A former pharmacist at heart, Gerard Rivera is now working to remove financial barriers for patients.
I still remember the day a Hep C patient walked into our pharmacy with a $30,000 prescription that her insurance wouldn’t cover.
Processing the prescription took hours of coordination, multiple calls to attain prior authorizations and prove clinical justification. Eventually insurance covered most of it, but she was still left with a $2,000 bill she couldn’t afford.
Only after enrolling her in a patient affordability program did her cost drop to $0.
Luckily, we were running a specialty pharmacy that could afford to take the necessary time to help her get the medication.
But it shouldn’t have taken that much blood, sweat, and tears to fill her prescription.

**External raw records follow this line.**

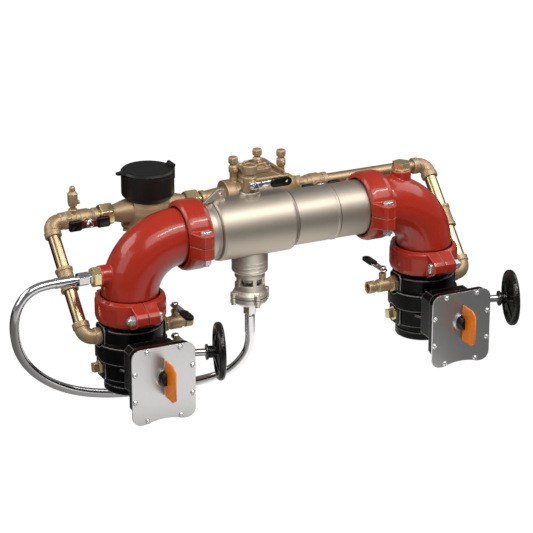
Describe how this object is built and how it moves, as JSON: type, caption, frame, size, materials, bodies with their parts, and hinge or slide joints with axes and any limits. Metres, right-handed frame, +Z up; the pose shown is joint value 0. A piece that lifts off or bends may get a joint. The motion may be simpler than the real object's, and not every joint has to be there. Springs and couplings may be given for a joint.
{
  "type": "reduced pressure detector assembly",
  "caption": "Backflow preventer with grooved elbows, butterfly shutoff valves with gear operators, relief valve with sensing hose, and a metered bypass line",
  "frame": {"origin": "centre of the inlet valve's lower grooved end", "axes": "X from the inlet to the outlet along the spool, Y from the cover plates to the bypass, Z up"},
  "size_m": [1.0819, 0.462, 0.5039],
  "materials": {
    "red_paint": "gloss red epoxy paint on cast iron",
    "black_paint": "gloss black epoxy paint on cast iron",
    "stainless": "satin stainless steel",
    "satin_plate": "satin stainless steel sheet",
    "chrome": "bright plating",
    "steel": "bright steel",
    "bronze": "cast bronze, left as cast",
    "brass": "bright yellow brass",
    "orange_plastic": "orange moulded plastic",
    "black_plastic": "matte black moulded plastic",
    "rubber": "matte rubber"
  },
  "bodies": {
    "assembly": {"bushings_and_plugs": "brass", "bypass_elbows": "bronze", "bypass_fittings": "bronze", "bypass_pipes": "brass", "bypass_test_cocks": "bronze", "bypass_valve_bodies": "bronze", "check_seats_and_guides": "stainless", "check_spool": "stainless", "check_springs": "steel", "coupling_bolts": "chrome", "coupling_gaskets": "rubber", "cover_screws": "chrome", "hose_fittings": "chrome", "housing_bolts": "steel", "indicator_rings": "chrome", "inlet_cover_plate": "satin_plate", "inlet_elbow": "red_paint", "inlet_gear_housing": "black_paint", "inlet_spool_coupling": "red_paint", "inlet_valve_body": "black_paint", "inlet_valve_coupling": "red_paint", "meter_body": "bronze", "meter_bolts": "bronze", "meter_register": "black_plastic", "outlet_cover_plate": "satin_plate", "outlet_elbow": "red_paint", "outlet_gear_housing": "black_paint", "outlet_spool_coupling": "red_paint", "outlet_valve_body": "black_paint", "outlet_valve_coupling": "red_paint", "preventer_body": "bronze", "preventer_cover": "bronze", "relief_body": "stainless", "relief_bolts": "steel", "relief_collar": "stainless", "relief_cover": "stainless", "relief_diaphragm": "rubber", "relief_spring": "steel", "sensing_hose": "chrome", "spool_lug_and_port": "stainless", "test_cock_bodies": "bronze", "valve_seat_liners": "rubber"},
    "inlet_operator": {"inlet_worm_shaft": "steel", "inlet_handwheel": "black_paint"},
    "outlet_operator": {"outlet_worm_shaft": "steel", "outlet_handwheel": "black_paint"},
    "inlet_disc": {"inlet_valve_disc": "steel", "inlet_position_flag": "orange_plastic"},
    "outlet_disc": {"outlet_valve_disc": "steel", "outlet_position_flag": "orange_plastic"},
    "spool_cock": {"spool_cock_lever": "steel"},
    "inlet_upper_cock": {"inlet_upper_cock_lever": "steel"},
    "inlet_lower_cock": {"inlet_lower_cock_lever": "steel"},
    "outlet_cock": {"outlet_cock_lever": "steel"},
    "upstream_handle": {"upstream_bypass_handle": "black_plastic"},
    "downstream_handle": {"downstream_bypass_handle": "black_plastic"},
    "lid": {"register_lid": "black_plastic"},
    "first_check": {"first_check_disc": "stainless"},
    "second_check": {"second_check_disc": "stainless"},
    "relief_piston": {"relief_stem": "stainless"}
  },
  "joints": [
    {"name": "inlet_handwheel_turn", "type": "hinge", "parent": "assembly", "child": "inlet_operator", "pos_m": [0, -0.115, 0.109], "axis": [0.9563, -0.2924, 0], "range_deg": [0, 2700]},
    {"name": "inlet_disc_turn", "type": "hinge", "parent": "assembly", "child": "inlet_disc", "pos_m": [0, 0, 0.082], "axis": [0, 1, 0], "range_deg": [0, 90]},
    {"name": "outlet_handwheel_turn", "type": "hinge", "parent": "assembly", "child": "outlet_operator", "pos_m": [0.676, -0.115, 0.109], "axis": [0.9563, -0.2924, 0], "range_deg": [0, 2700]},
    {"name": "outlet_disc_turn", "type": "hinge", "parent": "assembly", "child": "outlet_disc", "pos_m": [0.676, 0, 0.082], "axis": [0, 1, 0], "range_deg": [0, 90]},
    {"name": "spool_cock_turn", "type": "hinge", "parent": "assembly", "child": "spool_cock", "pos_m": [0.267, 0, 0.398], "axis": [0, -1, 0], "range_deg": [0, 90]},
    {"name": "inlet_upper_cock_turn", "type": "hinge", "parent": "assembly", "child": "inlet_upper_cock", "pos_m": [0.098, 0, 0.121], "axis": [0, 0, 1], "range_deg": [0, 90]},
    {"name": "inlet_lower_cock_turn", "type": "hinge", "parent": "assembly", "child": "inlet_lower_cock", "pos_m": [0.098, 0, 0.053], "axis": [0, 0, 1], "range_deg": [0, 90]},
    {"name": "outlet_cock_turn", "type": "hinge", "parent": "assembly", "child": "outlet_cock", "pos_m": [0.578, 0, 0.121], "axis": [0, 0, 1], "range_deg": [0, 90]},
    {"name": "upstream_handle_turn", "type": "hinge", "parent": "assembly", "child": "upstream_handle", "pos_m": [-0.029, 0.18, 0.3086], "axis": [0, -1, 0], "range_deg": [0, 90]},
    {"name": "downstream_handle_turn", "type": "hinge", "parent": "assembly", "child": "downstream_handle", "pos_m": [0.501, 0.18, 0.3086], "axis": [0, -1, 0], "range_deg": [0, 90]},
    {"name": "lid_hinge", "type": "hinge", "parent": "assembly", "child": "lid", "pos_m": [0.172, 0.18, 0.397], "axis": [0, 1, 0], "range_deg": [0, 110]},
    {"name": "first_check_slide", "type": "slide", "parent": "assembly", "child": "first_check", "axis": [1, 0, 0], "range_m": [0, 0.012], "stiffness_N_per_m": 2500, "springref_m": -0.02, "deforming": ["check_springs"]},
    {"name": "second_check_slide", "type": "slide", "parent": "assembly", "child": "second_check", "axis": [1, 0, 0], "range_m": [0, 0.012], "stiffness_N_per_m": 2500, "springref_m": -0.02, "deforming": ["check_springs"]},
    {"name": "relief_slide", "type": "slide", "parent": "assembly", "child": "relief_piston", "axis": [0, 0, -1], "range_m": [0, 0.006], "stiffness_N_per_m": 800, "springref_m": -0.01, "deforming": ["relief_spring"]}
  ],
  "couplings": [
    {"joint": "inlet_disc_turn", "follows": "inlet_handwheel_turn", "ratio": 0.033333},
    {"joint": "outlet_disc_turn", "follows": "outlet_handwheel_turn", "ratio": 0.033333}
  ]
}
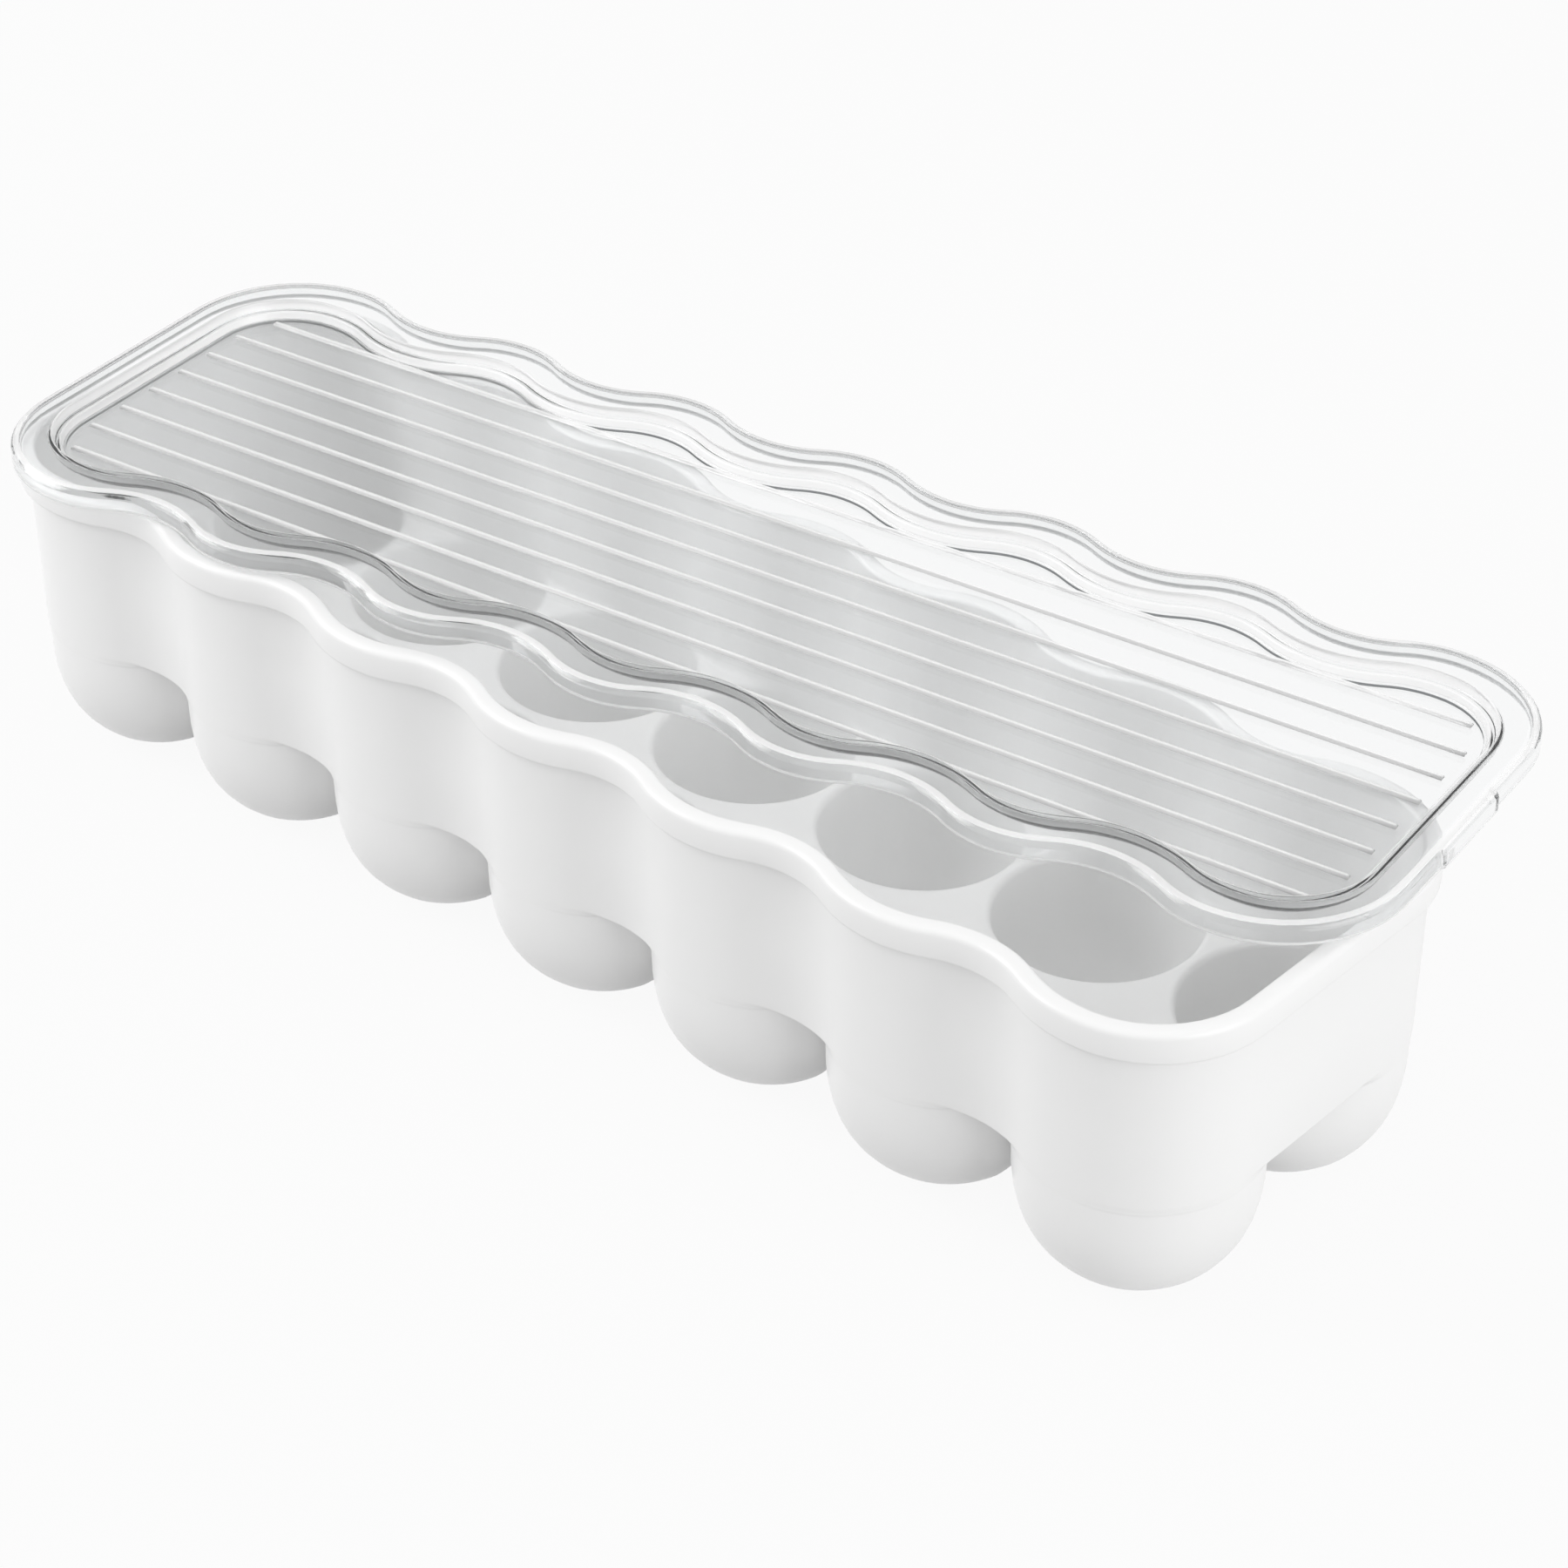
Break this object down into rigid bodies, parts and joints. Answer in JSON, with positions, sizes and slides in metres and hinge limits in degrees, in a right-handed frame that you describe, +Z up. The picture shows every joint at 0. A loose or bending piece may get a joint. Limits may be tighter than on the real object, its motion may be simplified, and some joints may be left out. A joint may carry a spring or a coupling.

Her case clicked all the eligibility boxes:
- She had a clear diagnosis of hep C
- She had private insurance through her employer
- There was no generic medicine alternative she could take
The outcome could have been different. Instead of getting the patient started on therapy, she could have walked away without it.
That patient experience changed how I thought about the entire healthcare finance system.
Affordability programs directly affect health outcomes. In this case, it was a life-saving one.
It’s time to stop seeing it as a budget line, and begin seeing it as a mission-critical investment in people.
Because patient affordability isn’t a cost, it’s care continuity.